High quality factors are usually desired in MEMS oscillator as it will improve the oscillator's close-to-carrier noise. However, a possible alternative to improve phase noise is to oscillate the device at the critical vibration point. Previous research has shown that even though the frequency amplitude curve starts to show multi-value solutions as devices are driven into the nonlinear regime, frequency is a single-value function of the phase. Therefore, unlike open loop sweeps where instability occurs, stable operation can be achieved by controlling the close loop oscillation phase. At the critical bifurcation vibration point where the freq vs. phase curve is vertical, frequency is insensitive to phase, thus providing opportunities for phase noise reduction.
Understanding the Effect of Doping on Material Nonlinearities
In recent years, there has been an increase interest of using heavily doped p- or n-type silicon for passive frequency-temperature compensation. Adding dopants to the silicon lattice will not only introduce free charge carriers, but will also cause a strain in the lattice due to a size dissimilarity between the silicon and the dopant atoms. These effects shift the semiconductor energy bands and result in a change in the material elastic constants, since any change in the total electronic energy content of the crystal will also contributes to the total elastic energy. Our experimental results clearly show a strong dependence of the nonlinearity character on the orientation, doping level, and vibrational mode shape. These results indicate that the doping can have a significant impact on the character and strength of the elastic nonlinearities in MEMS devices.
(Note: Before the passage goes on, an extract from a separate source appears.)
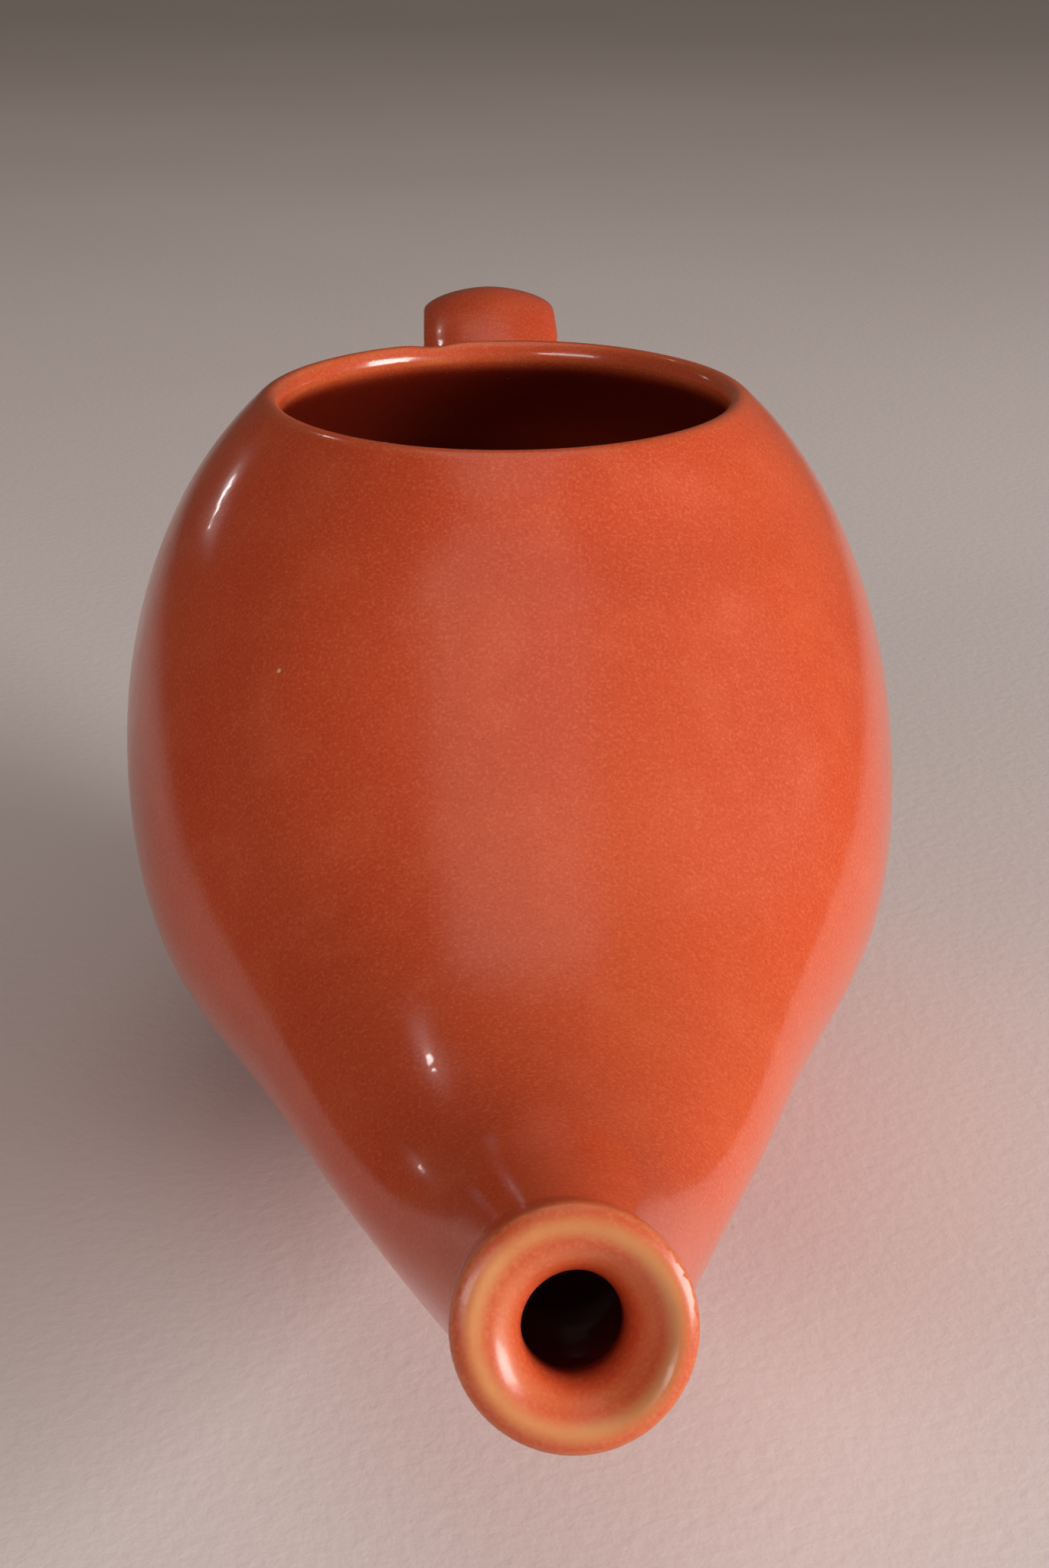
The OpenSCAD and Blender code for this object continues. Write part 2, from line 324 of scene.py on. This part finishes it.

Investigation of Nonlinear Coupling in Bulk Acoustic Mode Resonators
In this section, we demonstrate the effect of nonlinear coupling of between different bulk modes of silicon MEMS resonators (e.g. Lame mode resonator and Length extensional resonator). We observed experimentally that the coupling behavior has a strong dependence on the resonant mode order, the mode shape of the coupled modes, as well as the doping type, concentration, and crystal orientation, leading to a variety of complex phenomena which may need to be taken notice of when devices are used under dual-mode operations.